Blockchain technology is now increasingly used for custody, trading, and settling, amounting to more than $600m in U.S. Treasuries at an average yield to maturity (weighted avg. of all tokenized treasury product assets if held to maturity) of 5.25% at an average maturity (weighted as well) of 0.18 years, therefore rather on the short-term side. The maturity is the period until principal repayment.
DeFi used to attract money based on outcompeting yields while being in a low interest rate environment. With the sudden flip in monetary policy, DeFi finds itself in unprecedented territory, struggling to offer the best yields, being forced to reinvent. Clearly, not only the tough market conditions played a role in the recent trajectory of DeFi’s TVL. As the risk-free rate skyrocketed, the on-chain TVL faced a significant dent with money pulled into traditional financial vehicles and money markets. For instance, Compound pays around 3%, way below the Fed Funds Rate of 5.5%. While this seems dark for crypto, the opposite is true. On the one hand, a relevant part of declining DeFi TVL can arguably be attributed to more capital efficient protocol design. To name one example, UniswapV3 heavily reduced capital requirements while offering more liquidity. More importantly, decentralized protocols adjusted quickly to the altering interest rates and as adoption grows, they will likely be even able to offer the most competitive yield regardless of the current central bank mood. How? By distributing protocol revenues on top of the RWA yield. With Liquid Staking Tokens (LSTs) becoming the competitive yield bearing source for RWAs, we might even see some kind of hybrid restaked solutions that combine the best of both worlds. Moreover, RWAs are a door opener for financial advisors and institutions to crypto.
While this report does not deal with the ups and downs of central bank issued money, it’s reasonable to point out that the term risk free rate in that context is a stretch. To date, any fiat currency eventually faded and in the current environment, we observe an ever-growing debt burden of now $33t, U.S. debt to GDP ratios above 120% and a massive burn rate to maintain that debt at high interest rates. Without a significant boost in GDP, there is a real risk of getting trapped in a debt spiral, not really that risk free isn’t it.

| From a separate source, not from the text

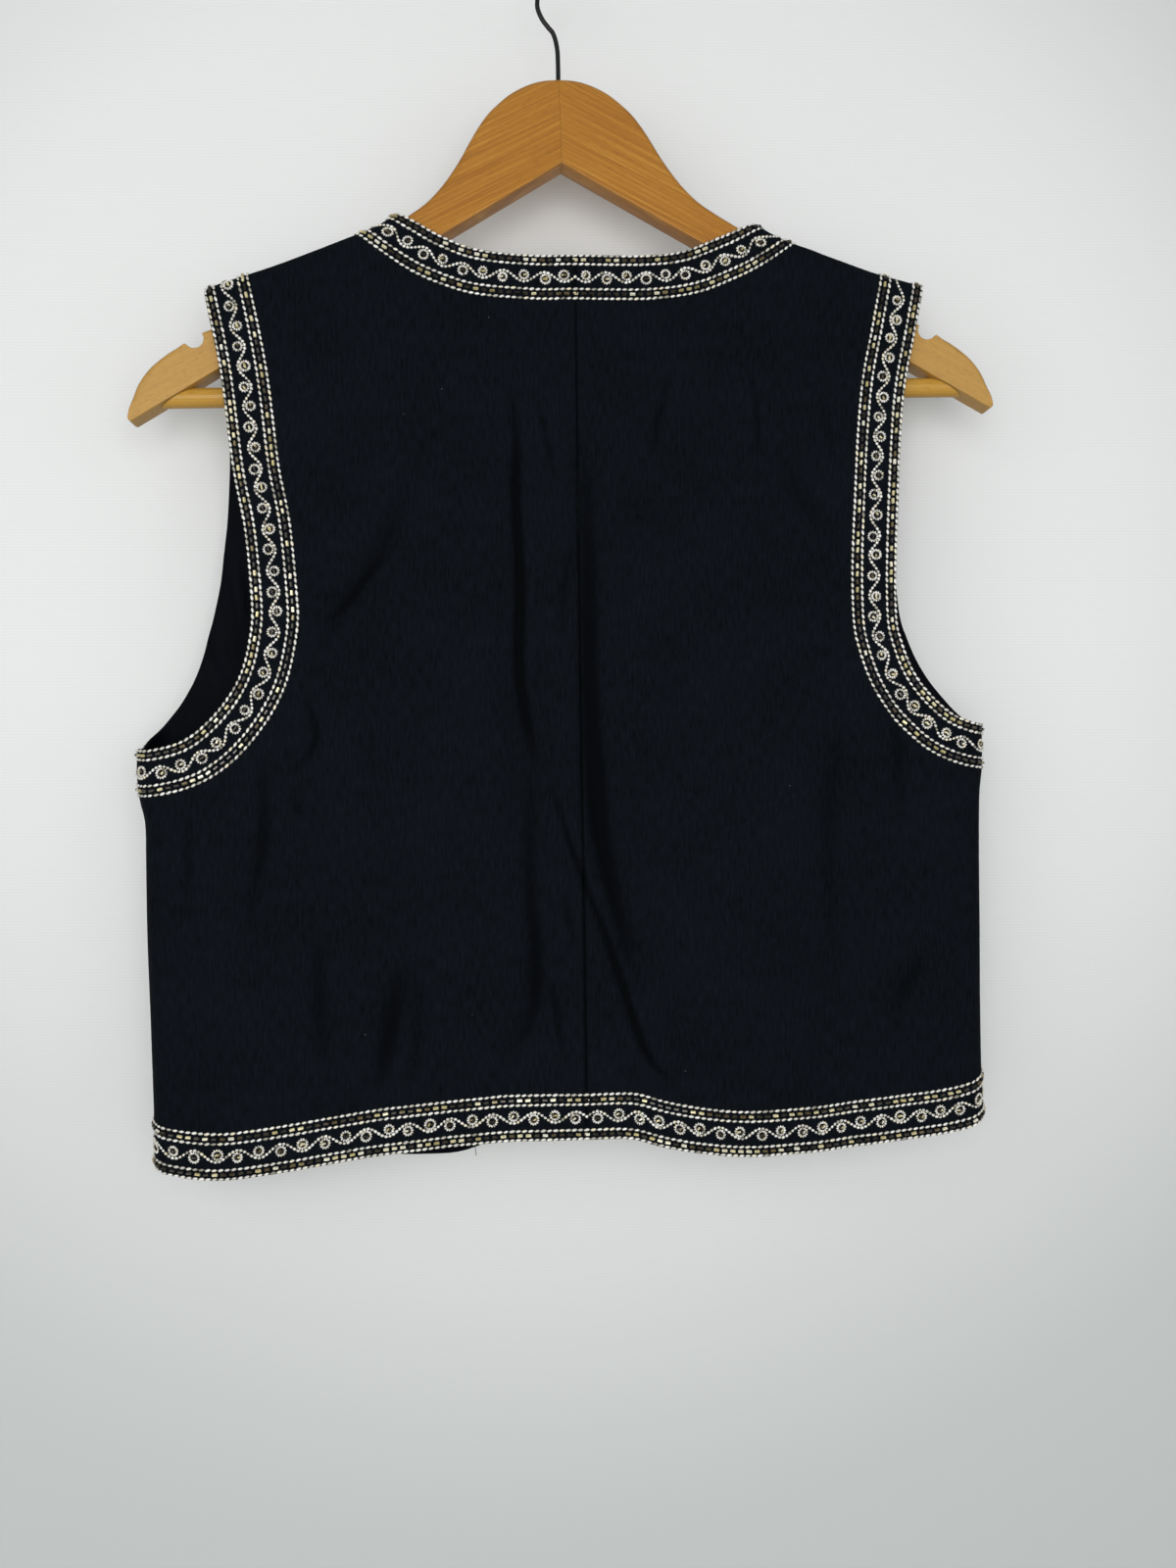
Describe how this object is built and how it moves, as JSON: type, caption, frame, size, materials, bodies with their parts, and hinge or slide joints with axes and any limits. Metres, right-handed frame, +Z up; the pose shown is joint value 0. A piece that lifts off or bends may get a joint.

Credit, undercollateralized loans in DeFi
Along with the increasing interest rates, on-chain protocols tapped into traditional credit markets with great success. The private credit market boasts $1.6t in TradFi. Only $0.55b of which is split between 1’748 loans at an average APR of 9.94% carried by on-chain credit protocols that facilitate originations, deal funding or borrower repayments by businesses. Businesses, for instance, usually prefer debt financing as they retain control while getting access to liquidity. One of the key features of decentralized credit protocols is lowering the barrier for entry to said businesses. This holds especially true for emerging markets. While loan adoption is geographically pretty much distributed with some hubs in Mexico, Panama, Peru, India, Nigeria, Kenya or the Philippines, the active loans are mostly allocated within the Consumer, Auto or Fintech Sectors, see Illustration 5.
Illustration 5: Active Loans by Sector

According to key metrics, Centrifuge, Maple and Goldfinch range highest in active loans. TrueFi, Maple and Goldfinch capture most fees while TrueFi ranks first in defaulted loans followed by Goldfinch and Maple. Interestingly, most RWA credit protocols offer substantially higher interest rates, some even up to 10%. While another benefit for DeFi users lies in diversification, RWA credit protocols come with additional default risk for the protocols but also the lenders due to undercollateralized loans and the human component (e.g. KYC, AML, whitelists) that must be handled. There is no such problem in vanilla DeFi given the smart contracts are properly designed. However, primarily small businesses in emerging markets might be a major beneficiary and from the borrower perspective, they are also able to build a tamper proof on-chain credit profile given the transparent nature of blockchains and their ability for sustained provenance.
Conclusion and Outlook
RWAs are primed for growth, period. Three substantial catalysts add fuel to the fire: elevated risk-free rates, technology advancements such as Chainlink’s CCIP and credibility based on regulatory progress as well as the sheer number of commitments by financial powerhouses. Hence, we have a triple point accelerator into off-chain assets.
RWAs will bring more opportunities and diversification potential to the user, DeFi native and TradFi alike. They will democratize access via fractionalization and the open borders of a global network to a spectrum of traditional asset classes, making each of them more inclusive. They will bring liquidity and capital efficiency to illiquid off-chain assets while importing sustainable yield via crypto wrappers. They will render DeFi more compatible with traditional asset frameworks. Bringing the risk-free rate on-chain will arguably also alter the dynamics of the next liquidity cycle as instant and interconnected settlement networks partake. If that was not enough, RWAs will also finally enable us to build traditional investment portfolios fully on-chain.
Tokenized RWAs have the potential to transform the way we invest and trade assets. As technology develops and the regulatory landscape matures, we can expect to see more and more tokenized RWAs come to market and with it, trillions in value that migrate towards blockchain infrastructure. With a sector expected to grow that substantially in the upcoming years, there will be plenty of investment opportunities based on protocols that get the RWA narrative right.
Disclosure: At the time of writing, Dominic Weibel holds BTC and ETH.